It is good to be back. I took the month of August off from writing this blog to refresh my batteries. I hope you enjoyed the re-posts that were selected to fill this space in my absence. They were among our most popular blogs from the past several years.
New Job Search Reality
As I begin anew, I have been thinking about the healthcare industry of the 1980s, 1990s and early 2000s and the one we find ourselves in today. When you look back you cannot help but be struck by a rather stark comparison. Night and day would be an understatement. Gone is the layoff-free environment in which any reasonably competent healthcare executive was virtually guaranteed work. Now we — providers and vendors — find ourselves in a business climate that is marked by contraction and layoffs, and the market is being flooded with some very talented executives, many of whom were in the wrong place at the worst possible time. These changes are not limited to health systems, hospitals and other providers. Companies that provide goods and services find themselves in a battle to retain client relationships and market share. Unlike those kinder gentler days of yesteryear, fulfilling an order or delivering a service is no longer a measure for success. Clients are less interested in fulfillment, getting the right produce or service on time at the best possible price. That is now just a minimum level of performance. They are much more focused on the value-added component — what can you as a vendor do to help the health system, the hospital, EMS agency or other provider, deal with their challenges. How can we as vendors help them to be more successful in fulfilling their mission?
If you are a candidate entering the job market, this is an issue that you, too, must address.
To accomplish this daunting challenge, one that many executive job seekers today are struggling to master, they must have a focused message that clearly addresses how their signature strengths and depth and breadth of experience can help the prospective employer meet their challenges, how they can deliver measurable value. Contrast that with what the job market was like five years ago. Then, good credentials and a steady employment history with respectable providers would typically be enough to win the day, assuming the candidate performed reasonably well in the interview(s). In today’s market that would be considered the job search equivalent of “fulfillment.”
Today, job applicants must come to the table prepared to specifically explain how their prior experience will help the client solve a specific set of challenges. In other words, how they can help the employer fulfill its mission. For candidates who do not have their value statement clearly defined and documented, the job search is going to be a frustrating ordeal.

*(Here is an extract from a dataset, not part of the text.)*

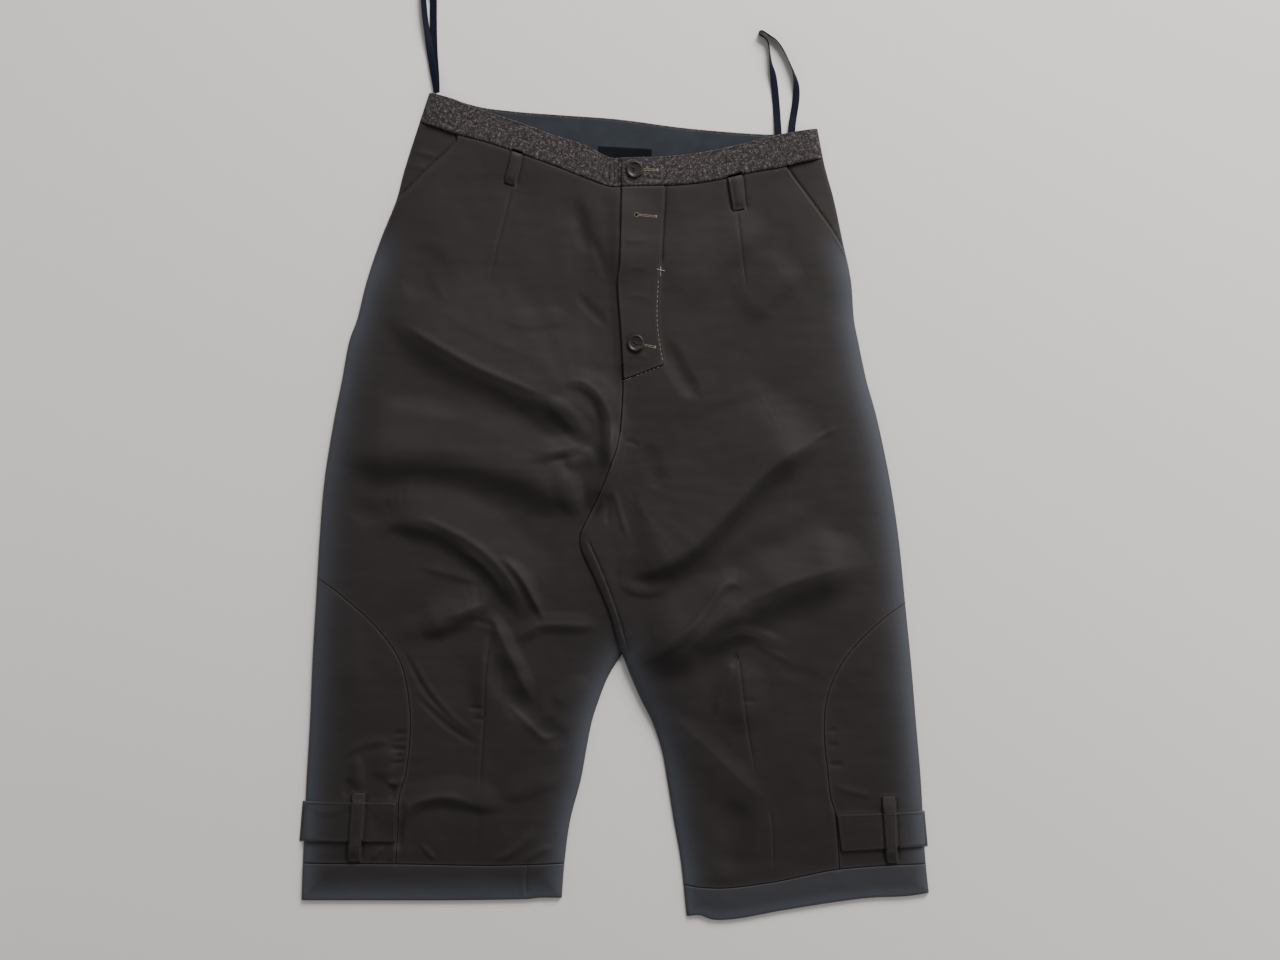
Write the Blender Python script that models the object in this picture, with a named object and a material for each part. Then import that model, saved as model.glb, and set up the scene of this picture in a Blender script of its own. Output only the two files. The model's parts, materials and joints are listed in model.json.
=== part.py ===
"""Drop-crotch trousers, laid flat on a table with the front side up.

Every piece is one ply of cloth.  The back plies lie on the table.  The front plies lie on them as one
shared surface, which is low at the outline, swells over the legs and carries the largest folds.  That
surface is cut along the seams into the sewn pieces, and what lies on a piece is made from its points.

Plan positions are (across, down) in millimetres on the table, across to the right and down to the hem.
The object's frame has +X to the right, +Y to the waist and +Z up, with its origin on the table under
the middle of the trousers.  "Right" and "left" are the wearer's: the right leg lies at low across.
"""

from dataclasses import dataclass
import math

import bpy
import numpy as np
from mathutils.geometry import delaunay_2d_cdt

MM = 0.001
CENTRE = (614.5, 505.5)     # (across, down) of the origin

PLY = 1.4                   # cloth wall, measured straight up
BACK_PLY = 1.2              # flat plies of the back
BAND_PLY = 2.0              # tweed band with its interfacing
FACING_PLY = 1.0
LABEL_PLY = 0.7
TAB_PLY = 1.6
GAP = 0.3                   # between plies, and across every seam

EDGE_Z = BACK_PLY + GAP     # the front ply's underside at the outline
EDGE_ROLL = 15.0            # how far in the edge rounds off
FOLD_START = 11.0           # folds grow from the outline over this length
BAND_LIFT = 2.3             # the band stands over the facing and the label
SEAM_LIFT = 2.0             # the fronts rise towards the thick band
CLOSING_LIFT = PLY + GAP    # the left front lies over the right front
CROTCH_ROLL = 3.5           # rounded edge of the left leg over the right leg

SEAM_STEP = 13.0            # spacing of the mesh along seams and outlines
FOLD_STEP = 11.0            # and along folds
FOLD_CLEAR = 7.0            # rows of points beside folds keep this far apart
LATTICE_STEP = 19.0         # and between them

BUTTON_RADIUS = 8.5
BUTTON_HEIGHT = 2.8
RIBBON_WIDTH = 7.0
RIBBON_PLY = 0.9
RIBBON_STEP = 2.2           # spacing of its sections

BODY_CLOTH = (0.030, 0.026, 0.023)
TWEED = (0.065, 0.055, 0.050)
FACING = (0.040, 0.046, 0.056)
LABEL = (0.010, 0.010, 0.011)
HORN = (0.045, 0.033, 0.028)
RIBBON = (0.016, 0.018, 0.034)

# How far the front swells over the back at each height, away from the outline.
PUFF = (
    # down, puff
    (90, 2.0),
    (185, 4.0),
    (260, 9.0),
    (400, 14.0),
    (580, 14.0),
    (720, 11.0),
    (820, 6.5),
    (865, 3.5),
    (920, 2.5),
)

# Outer edges of the two legs, a row for each height.
SIDES = (
    # down, right side, left side
    (165, 406.0, 824.5),
    (200, 396.5, 834.0),
    (240, 380.5, 842.5),
    (280, 367.0, 851.0),
    (318, 357.5, 854.0),
    (342, 349.0, 858.5),
    (380, 342.0, 866.5),
    (420, 334.0, 877.5),
    (480, 324.5, 890.0),
    (540, 319.5, 899.0),
    (600, 316.0, 905.0),
    (660, 312.5, 911.0),
    (720, 310.0, 916.0),
    (780, 306.5, 921.0),
    (840, 303.8, 924.2),
    (870, 302.5, 926.5),
)

# Inner edges below the crotch, a row for each height.
INSEAMS = (
    # down, right leg, left leg
    (676, 608.5, 630.5),
    (700, 599.0, 641.0),
    (722, 592.0, 652.0),
    (750, 586.5, 661.5),
    (780, 581.0, 667.0),
    (820, 570.5, 673.5),
    (860, 565.0, 680.5),
)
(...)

The resume remains an important element of the job search process because it represents the first interview. But candidates who do not aggressively sell their value to an organization, first in a customized value-based resume and then in job interviews, are frequently finding themselves in a prolonged job search.
- Forget the elevator speech. That is more about history than value.
- Develop your value statement. Focus on four or five signature strengths with quantifiable evidence of your success that can be used throughout the interview process.
- Be prepared to customize your resume for each job search. Sending a generic resume for every job minimizes a candidate’s credibility.
- If you are not selling yourself, you are losing. Don’t sit back and answer questions. Use each question to sell your value to the organization. Showing up to answer questions is just another way of saying fulfillment.